A better spot does not mean that the thin growth will suddenly become full. The cactus will grow wider above the thin growth, giving you a uniquely shaped cactus.
With some cacti, you can easily remove the deformed growth, for example by cutting off the deformed ‘ears’ of the Opuntia. Others will continue to bear the consequences of the little light. But at least you will see the life story of your cactus reflected!
Conclusion: Do cactus plants need sun?
Although all cacti need long hours of light in general, not all can withstand the direct rays of the sun.
As a general rule, species with hairs, very strong spines or a large number of them, require lots of sunlight; while species with few spines and succulent plants require less intense sunlight. Ventilation is also very important for the latter.
The right amount of exposure to light is perhaps the most difficult part of maintaining cacti. Especially if you live in a cold and dark country, you should make sure that your cacti receive adequate light, at least every now and then.
Cacti are naturally used to receiving long hours of light. Most cacti can survive with less or indirect light, but they will grow slower and will never bloom. During the summer, cacti usually receive more intense light than in winter. Most cacti actually need only a few hours of bright sunlight. Don’t forget to always place adult plants in cactus soil near windows.

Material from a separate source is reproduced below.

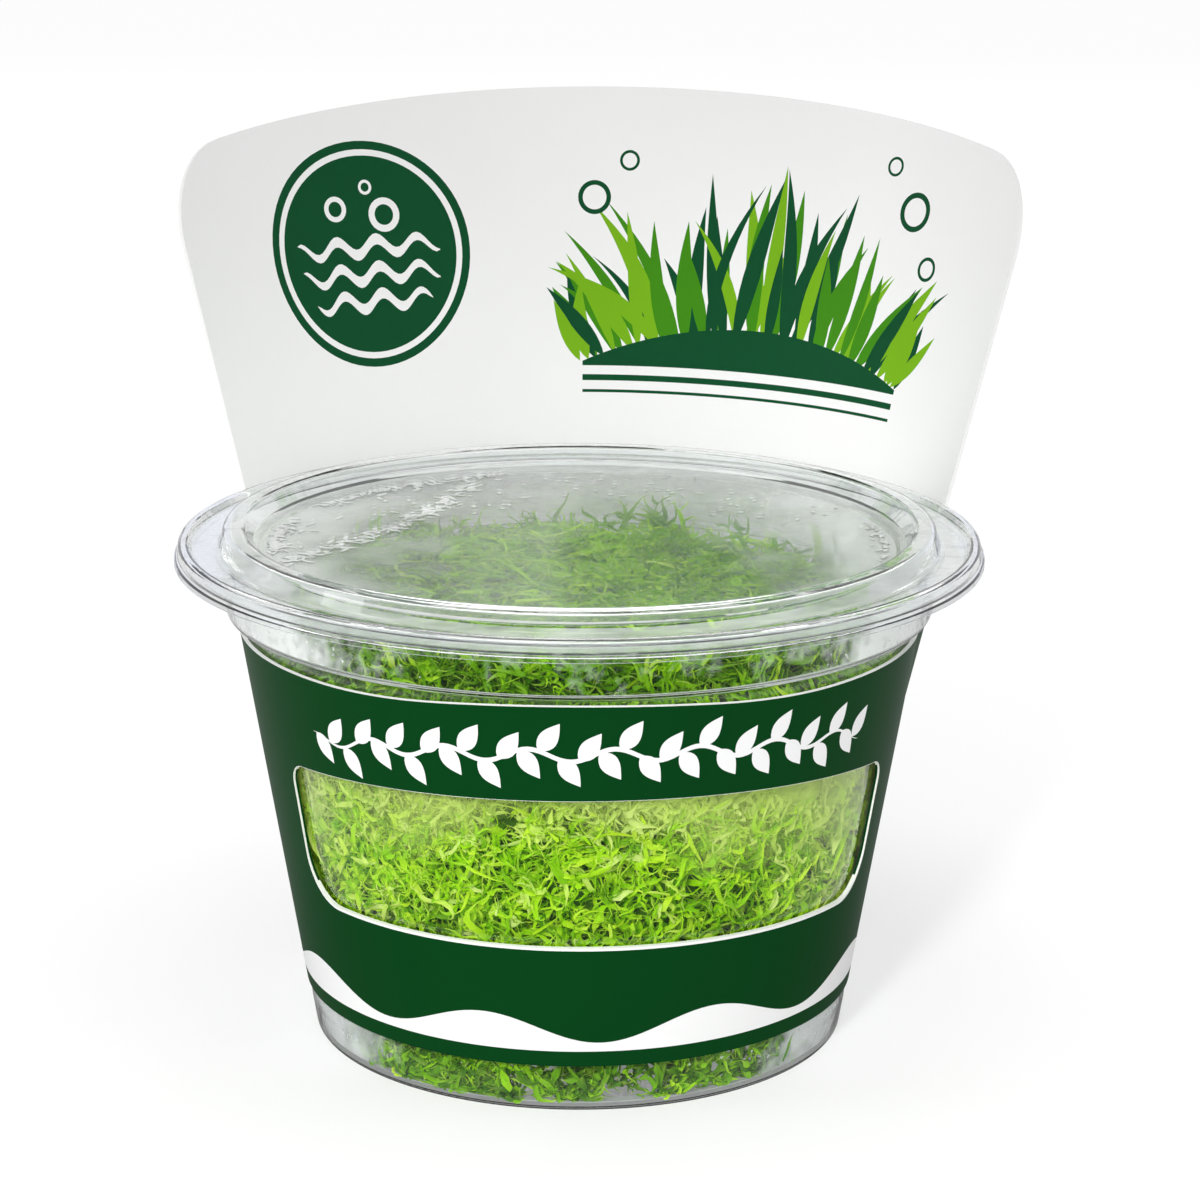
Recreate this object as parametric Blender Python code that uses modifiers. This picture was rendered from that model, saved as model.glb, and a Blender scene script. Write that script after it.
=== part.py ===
# Tissue culture cup of grassleaf bladderwort: a clear formed cup, its snap-on
# lid, a printed card sleeve with a tall header, and the plants that fill it.
# Metres, +Z up. The cup stands on its foot ring at z = 0, the window in the
# sleeve faces -Y and the header rises at the back, on the +Y side.

import math
import random

import bmesh
import bpy
from mathutils import Vector, noise

MM = 0.001
FACE_MERGE = 1e-6           # metres: points of a turned piece that meet on its axis
TUBE_MERGE = 1e-7           # metres: points of a leaf tube's end caps
SAME_LINE = 1e-6            # degrees

# Clear cup, outer surface, in millimetres
RING_STEPS = 40             # facets round every turned piece
CORNER_STEP = 60.0          # degrees turned by one facet of a rounded corner
SHEET = 0.5                 # thickness of the formed plastic
FOOT_RADIUS = 33.16         # where the wall would meet the table
FOOT_BAND = 0.6             # the wall stands out by this below the card
FOOT_BAND_Z = 5.8
FOOT_BAND_SLOPE_Z = 5.55
FOOT_FILLET = 0.4
FOOT_INNER_RADIUS = 30.9
FOOT_INNER_FILLET = 0.8
FLOOR_RADIUS = 29.4
FLOOR_Z = 2.3               # underside of the raised floor
FLOOR_FILLET = 0.9
WALL_TAPER = 0.1652         # radius gained per millimetre of height
STEP_Z = 54.1               # foot of the small step above the sleeve
STEP_FILLET = 0.4
COLLAR_RADIUS = 44.2
COLLAR_Z = 54.75
COLLAR_FILLET = 0.6
RIM_FOOT_RADIUS = 44.8
RIM_FILLET = 0.9
RIM_RADIUS = 49.2
RIM_Z = 61.3                # underside of the rim

# Clear lid, upper surface
PANEL_RADIUS = 40.5
PANEL_Z = 62.9
PANEL_FILLET = 0.7
RING_INNER_RADIUS = 41.9
RING_INNER_FILLET = 0.9
RING_OUTER_RADIUS = 44.3
RING_OUTER_FILLET = 0.8
RING_Z = 65.2
FLANGE_RADIUS = 45.0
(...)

It is also possible to provide artificial light to the cacti. Fluorescent lamps are an option as they provide plenty of bright light. The disadvantages are that these lamps provide little heat, and must be placed at a maximum distance of 10-30 cm above the cacti. Another alternative for artificial light is halogen lamps, which provide much more heat. HPS (High Pressure Sodium) artificial light are excellent, but the energy consumption is high.
Remember that too much direct light can also cause problems. If the cacti receive too much direct light, the side exposed to the hot sunlight will lose its true color, resulting in burns. This can cause permanent marks.